Jean-François Racine
Atteint d’un cancer, un septuagénaire de Québec a été expulsé du logement qu’il occupe depuis 11 ans dans le quartier Saint-Sauveur, avec un délai de 15 jours seulement.
Après une chirurgie en novembre 2024, une médication et plusieurs traitements, Bertrand Cloutier n’a pas été en mesure de se chercher un nouveau logis au cours de l’hiver.
Malgré sa situation, le Tribunal administratif du logement (TAL) n’a pas retenu sa condition médicale avec une conclusion implacable et un avis d’éviction rapide en faveur du propriétaire qui souhaite reconstruire à neuf le bâtiment.
La juge administrative Sophie Lafleur s’est dite sensible au fait que son état de santé se soit dégradé, mais sans y voir un motif suffisant.

Incertitude
L’enseignant à la retraite est renversé. L’audience a eu lieu le 28 avril et deux jours plus tard, le délai légal de 15 jours a commencé à courir.
« C’était ma santé d’abord. J’ai été opéré le 1er novembre et c’était une convalescence de quatre mois. Tout ce monde-là manque de compassion », affirme M. Cloutier, toujours en mesure de se défendre.
Lors du passage du Journal, ce dernier se préparait à quitter les lieux, ne sachant pas trop ce qui l’attend. Son fils pourrait le dépanner temporairement, mais sans plus.
« Je n’ai rien de solide nulle part. Absolument pas. La crise actuelle, je la vis. Il n’y a pratiquement pas de logements abordables », dit-il.
Le 25 mars 2025, le propriétaire demandait l’expulsion du locataire ainsi que celle de tous les autres occupants du logement, en plus de l’exécution provisoire de la décision.
« Le Tribunal conclut que le locataire s’est engagé à quitter le logement au plus tard le 1er mars 2025 et qu’il n’a pas respecté son engagement », peut-on lire.
M. Cloutier est donc devenu un occupant sans droit selon le jugement.
L’homme ne pensait pas se retrouver si près de la rue après avoir travaillé toute sa vie. Il fait un lien avec un documentaire qui donne la parole à ceux qui vivent les contrecoups de la spéculation immobilière à Montréal.

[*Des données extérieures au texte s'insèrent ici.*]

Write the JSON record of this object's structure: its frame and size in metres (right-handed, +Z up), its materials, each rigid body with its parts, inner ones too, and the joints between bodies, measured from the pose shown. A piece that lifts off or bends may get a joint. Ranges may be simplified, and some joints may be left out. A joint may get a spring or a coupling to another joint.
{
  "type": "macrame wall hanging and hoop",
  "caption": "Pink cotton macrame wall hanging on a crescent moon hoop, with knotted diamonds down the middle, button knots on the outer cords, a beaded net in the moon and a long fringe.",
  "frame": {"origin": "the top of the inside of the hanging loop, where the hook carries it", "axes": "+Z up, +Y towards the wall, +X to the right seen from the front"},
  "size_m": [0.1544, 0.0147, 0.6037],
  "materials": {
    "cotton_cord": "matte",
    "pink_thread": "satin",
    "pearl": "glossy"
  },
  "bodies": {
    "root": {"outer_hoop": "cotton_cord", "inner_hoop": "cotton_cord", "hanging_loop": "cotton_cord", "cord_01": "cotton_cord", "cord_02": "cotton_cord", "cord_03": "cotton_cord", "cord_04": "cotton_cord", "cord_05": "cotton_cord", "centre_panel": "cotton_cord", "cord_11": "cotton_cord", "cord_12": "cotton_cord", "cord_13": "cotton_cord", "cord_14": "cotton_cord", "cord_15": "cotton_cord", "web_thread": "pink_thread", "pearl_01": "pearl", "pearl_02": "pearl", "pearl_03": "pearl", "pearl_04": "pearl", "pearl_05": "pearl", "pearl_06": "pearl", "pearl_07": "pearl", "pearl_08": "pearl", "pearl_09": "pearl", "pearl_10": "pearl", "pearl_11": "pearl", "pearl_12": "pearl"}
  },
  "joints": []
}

L’itinérance n’a peut-être pas de visage.
• Regardez aussi ce podcast vidéo tiré de l'émission de Benoit Dutrizac, diffusée sur les plateformes QUB et simultanément sur le 99.5 FM Montréal :
De l'aide
« Dans le film Ma cité évincée, le leitmotiv est que nous sommes tous à deux ou trois étapes de la rue. On ne sait jamais. »
M. Cloutier misait sur le fait que cette démolition prendrait du temps puisque la maison construite vers la fin des années 1880 est classée patrimoniale par la Ville de Québec qui n’a toujours pas accordé le permis nécessaire.

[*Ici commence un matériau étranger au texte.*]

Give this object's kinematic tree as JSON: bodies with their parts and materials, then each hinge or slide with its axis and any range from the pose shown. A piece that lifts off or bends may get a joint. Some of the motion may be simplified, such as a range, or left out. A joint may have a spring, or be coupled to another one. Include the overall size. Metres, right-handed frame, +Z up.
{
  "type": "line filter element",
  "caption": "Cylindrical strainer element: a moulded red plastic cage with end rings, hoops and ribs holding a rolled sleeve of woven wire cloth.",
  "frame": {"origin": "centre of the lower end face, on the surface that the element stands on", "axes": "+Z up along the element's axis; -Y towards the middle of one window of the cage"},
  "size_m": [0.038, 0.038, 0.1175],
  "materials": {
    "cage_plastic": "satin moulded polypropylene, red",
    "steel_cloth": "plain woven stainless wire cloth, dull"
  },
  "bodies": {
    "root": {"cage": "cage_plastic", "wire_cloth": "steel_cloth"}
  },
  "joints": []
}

Cet immeuble de la rue Renaud présente un intérêt patrimonial notamment en raison de son « ancienneté et de sa représentativité de maison mansardée typique des faubourgs ouvriers de Saint-Sauveur. » La juge n’a pas retenu cet élément.

En raison du caractère « tragique » de cette expulsion, Québec solidaire a dit souhaiter accompagner le septuagénaire afin qu'il ait toutes les ressources pendant cette période ardue.
De son côté, la Ville de Québec a proposé le Service d’aide à la recherche de logement de l’OMHQ.